Before becoming Prime Minister, Scott Morrison mocked Tesla’s plans to build what was until recently the world’s biggest battery in South Australia, likening the Big Battery to the Big Banana in Coffs Harbour. The Big Battery demonstrated its distinct usefulness just weeks after its connection to the grid after responding within a fraction of a second to the tripping of a 560 megawatt (MW) coal-fired generator in Victoria with no warning in 2017.
The Prime Minister’s preference for new gas over new batteries was further solidifed during ‘energy week’ when he announced that the government owned utility Snowy Hydro would build a 1 GW gas plant in the Hunter Valley to replace the retiring Liddell coal power station if the private sector did not commit equivalent dispatchable energy by April next year.
This sent a confusing signal to the market as AEMO had not identified a 1 GW capacity gap. The owner of the coal-fired generator, AGL, had already committed to replacing Liddell’s capacity largely with new battery storage. This decision, by a company once known as Australian Gas Light, demonstrates the growing preference for new batteries over new gas. One week after the initial announcement the Prime Minister revised the 1,000 MW threat to 250 MW which AEMO still has not identified as needed.

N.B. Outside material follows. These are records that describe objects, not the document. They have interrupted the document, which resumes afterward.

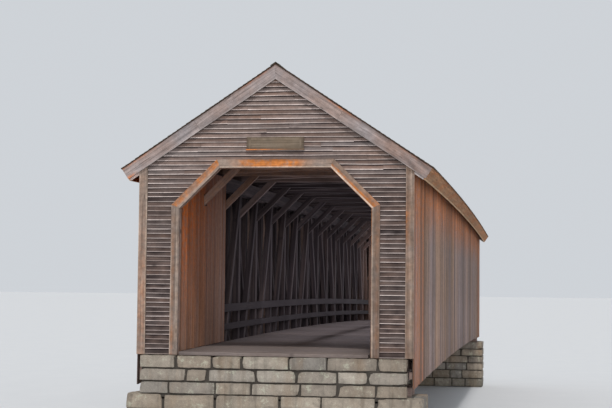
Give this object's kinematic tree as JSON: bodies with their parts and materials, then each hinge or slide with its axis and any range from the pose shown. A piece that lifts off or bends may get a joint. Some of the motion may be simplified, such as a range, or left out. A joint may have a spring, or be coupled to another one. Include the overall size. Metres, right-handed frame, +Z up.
{
  "type": "covered timber truss bridge",
  "caption": "Roofed timber truss bridge with clapboarded gable portals, an eight-sided opening, vertical-board sides and a plank floor, on stone abutments.",
  "frame": {"origin": "middle of the footprint, on the underside of the abutments", "axes": "+X across the roadway, +Y along it (the portal with the name board faces -Y), +Z up"},
  "size_m": [6.93, 36.976, 9.4985],
  "materials": {
    "timber_frame": "rough-sawn weathered timber",
    "clapboard": "unpainted clapboards, weathered grey-brown",
    "side_board": "unpainted vertical boards, weathered grey-brown",
    "trim_board": "weathered trim boards, tan where the grey has worn off",
    "eave_board": "weathered brown eave boards",
    "roof_shingle": "weathered wood shingles with moss",
    "deck_plank": "worn planks",
    "shelter_board": "sheltered boards, warm brown",
    "name_board": "dark plain board",
    "stone": "coursed split stone"
  },
  "bodies": {
    "root": {"abutment_near": "stone", "abutment_far": "stone", "bearing_timbers": "timber_frame", "bottom_chord_left": "timber_frame", "bottom_chord_right": "timber_frame", "top_chord_left": "timber_frame", "top_chord_right": "timber_frame", "truss_posts_left": "timber_frame", "truss_posts_right": "timber_frame", "truss_braces_left": "timber_frame", "truss_braces_right": "timber_frame", "truss_counters_left": "timber_frame", "truss_counters_right": "timber_frame", "floor_beams": "timber_frame", "deck_planks": "deck_plank", "lower_laterals": "timber_frame", "tie_beams": "timber_frame", "knee_braces_left": "timber_frame", "knee_braces_right": "timber_frame", "upper_laterals": "timber_frame", "rafter_plates": "timber_frame", "rafters_left": "timber_frame", "rafters_right": "timber_frame", "roof_left": "roof_shingle", "roof_right": "roof_shingle", "ridge_cap": "roof_shingle", "fascia_left": "eave_board", "fascia_right": "eave_board", "rake_boards_near": "trim_board", "rake_boards_far": "trim_board", "portal_wall_near": "clapboard", "portal_wall_far": "clapboard", "floor_stringers": "timber_frame", "girt_blocks": "timber_frame", "portal_frame_near": "timber_frame", "portal_frame_far": "timber_frame", "portal_trim_near": "trim_board", "portal_trim_far": "trim_board", "name_board_near": "name_board", "side_wall_left": "side_board", "side_wall_right": "side_board", "side_girts_left": "timber_frame", "side_girts_right": "timber_frame", "shelter_panels_near": "shelter_board", "shelter_panels_far": "shelter_board", "guard_rails": "timber_frame"}
  },
  "joints": []
}
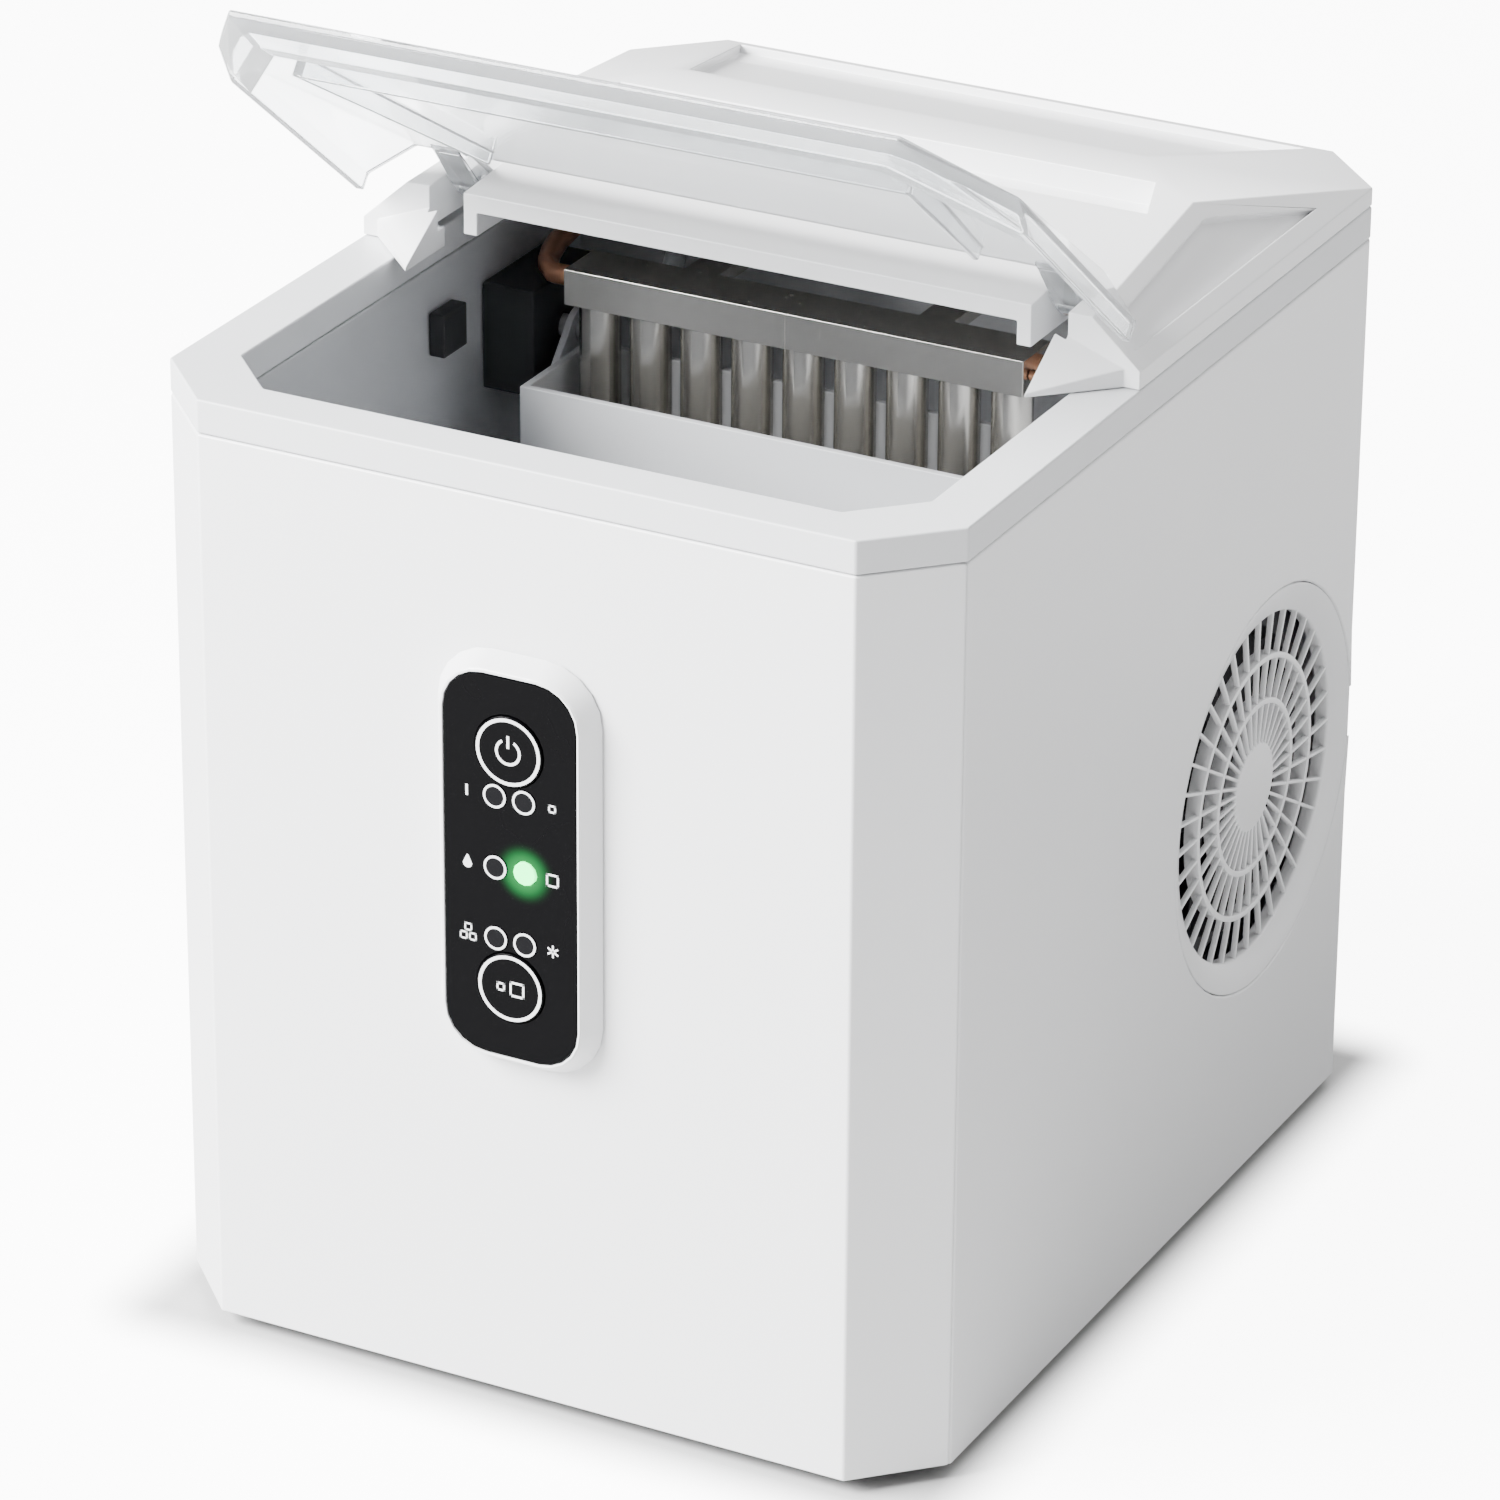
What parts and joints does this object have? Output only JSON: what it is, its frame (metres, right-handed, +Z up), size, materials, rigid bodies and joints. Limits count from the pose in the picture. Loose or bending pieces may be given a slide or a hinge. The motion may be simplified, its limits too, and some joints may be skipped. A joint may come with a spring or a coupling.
{
  "type": "countertop ice maker",
  "caption": "Box-shaped countertop ice maker with chamfered corners, a hinged clear lid over the ice bin, a front control panel and a round fan grille on one side.",
  "frame": {"origin": "on the floor plane, at the middle of the bounding box's footprint", "axes": "+Z up; the control panel faces -Y; +X is to the right as seen from the front, on the fan grille's side"},
  "size_m": [0.222, 0.2918, 0.3562],
  "materials": {
    "white_shell": "glossy white moulded plastic",
    "rim_plastic": "satin pale grey moulded plastic",
    "tub_plastic": "grey moulded liner",
    "basket_plastic": "pale grey moulded plastic",
    "clear_lid": "clear polished plastic",
    "panel_black": "glossy black",
    "lamp_off": "unlit lens",
    "lamp_green": "green lens, lit",
    "dark_plastic": "matt dark plastic",
    "clear_hose": "translucent silicone",
    "rubber_black": "matt black rubber",
    "screw_steel": "bright zinc",
    "nickel_plate": "satin nickel plate",
    "copper": "drawn copper",
    "fin_aluminium": "mill finish",
    "compressor_paint": "black enamel",
    "motor_steel": "zinc-plated steel",
    "circuit_board": "green solder mask"
  },
  "bodies": {
    "housing": {"base_pan": "dark_plastic", "front_panel": "white_shell", "left_side_panel": "white_shell", "right_side_panel": "white_shell", "rear_panel": "white_shell", "top_frame": "rim_plastic", "rear_top_cover": "white_shell", "hinge_pin_left": "screw_steel", "hinge_pin_right": "screw_steel", "control_bezel": "white_shell", "control_faceplate": "panel_black", "lamp_power": "lamp_off", "lamp_small_ice": "lamp_off", "lamp_add_water": "lamp_off", "lamp_large_ice": "lamp_green", "lamp_ice_full": "lamp_off", "lamp_clean": "lamp_off", "control_board": "circuit_board", "inner_tub": "tub_plastic", "evaporator": "nickel_plate", "tray_motor": "dark_plastic", "ice_level_sensor_left": "dark_plastic", "ice_level_sensor_right": "dark_plastic", "fan_grille": "white_shell", "fan_housing": "dark_plastic", "fan_motor": "motor_steel", "compressor": "compressor_paint", "condenser": "fin_aluminium", "filter_drier": "copper", "hot_gas_valve": "dark_plastic", "discharge_tube": "copper", "liquid_tube": "copper", "capillary_tube": "copper", "suction_tube": "copper", "hot_gas_tube": "copper", "water_pump": "dark_plastic", "water_hose": "clear_hose", "float_stem": "basket_plastic", "drain_hose": "clear_hose", "cord_gland": "rubber_black", "foot_front_left": "rubber_black", "foot_front_right": "rubber_black", "foot_rear_left": "rubber_black", "foot_rear_right": "rubber_black", "rear_screw_lower_left": "screw_steel", "rear_screw_lower_right": "screw_steel", "rear_screw_upper_left": "screw_steel", "rear_screw_upper_right": "screw_steel"},
    "lid": {"lid": "clear_lid"},
    "ice_basket": {"ice_basket": "basket_plastic"},
    "water_tray": {"water_tray": "tub_plastic"},
    "ice_shovel": {"ice_shovel": "basket_plastic"},
    "fan_rotor": {"fan_rotor": "dark_plastic"},
    "power_button": {"power_button": "panel_black"},
    "select_button": {"select_button": "panel_black"},
    "level_float": {"level_float": "white_shell"},
    "drain_cap": {"drain_cap": "dark_plastic"}
  },
  "joints": [
    {"name": "lid_hinge", "type": "hinge", "parent": "housing", "child": "lid", "pos_m": [0, -0.0068, 0.27418], "axis": [-1, 0, 0], "range_deg": [-39, 51]},
    {"name": "basket_lift", "type": "slide", "parent": "housing", "child": "ice_basket", "axis": [0, 0, 1], "range_m": [0, 0.045]},
    {"name": "tray_tilt", "type": "hinge", "parent": "housing", "child": "water_tray", "pos_m": [0, 0.0276, 0.224], "axis": [1, 0, 0], "range_deg": [0, 75]},
    {"name": "shovel_swing", "type": "hinge", "parent": "housing", "child": "ice_shovel", "pos_m": [0, 0.0276, 0.224], "axis": [1, 0, 0], "range_deg": [0, 60]},
    {"name": "fan_spin", "type": "hinge", "parent": "housing", "child": "fan_rotor", "pos_m": [0.09, 0.0646, 0.115], "axis": [1, 0, 0], "continuous": true},
    {"name": "power_press", "type": "slide", "parent": "housing", "child": "power_button", "axis": [0, 1, 0], "range_m": [0, 0.001], "stiffness_N_per_m": 400, "springref_m": -0.0005},
    {"name": "select_press", "type": "slide", "parent": "housing", "child": "select_button", "axis": [0, 1, 0], "range_m": [0, 0.001], "stiffness_N_per_m": 400, "springref_m": -0.0005},
    {"name": "float_rise", "type": "slide", "parent": "housing", "child": "level_float", "axis": [0, 0, 1], "range_m": [0, 0.02]},
    {"name": "drain_cap_pull", "type": "slide", "parent": "housing", "child": "drain_cap", "axis": [0, 1, 0], "range_m": [0, 0.014]}
  ],
  "couplings": [
    {"joint": "shovel_swing", "follows": "tray_tilt", "ratio": 0.8}
  ]
}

This created even more confusion in an already discouraged industry with a threat hanging over its head, prompting Atlassian co-founder Mike Cannon-Brookes to announce his willingness to meet the challenge if the government would clarify its ask of industry before hastily building a gas plant to be locked in for 40 years. This is yet another instance where billionaires such as Elon Musk and Mike Cannon-Brookes have been compelled to step in with clean solutions.
The energy transition is inevitable
The federal government has claimed a technology-agnostic approach to the energy transition, while taking advice to pursue a gas-led recovery from a National Covid Coordination Commission consisting of hand-picked members with strong links to the gas industry. The Prime Minister’s insistence on a ‘non-ideological’ approach to energy policy rests on a history of taking a lump of coal into parliament and comparing Big Batteries to Big Bananas.
In the face of confusing and unambitious national climate politics, Australia is currently undergoing what has been labelled the fastest energy transition in the world. Early and long-term planning is urgently needed to support the retirement of coal-fired generation over the next 10-20 years, the electrification of industries and transport, and the phasing out of fossil fuels.
The energy transition is inevitable. The government can either choose to speed it up or slow it down depending on whether it chooses to support energy sources that have a long-term future in the transition to a fossil fuel free economy.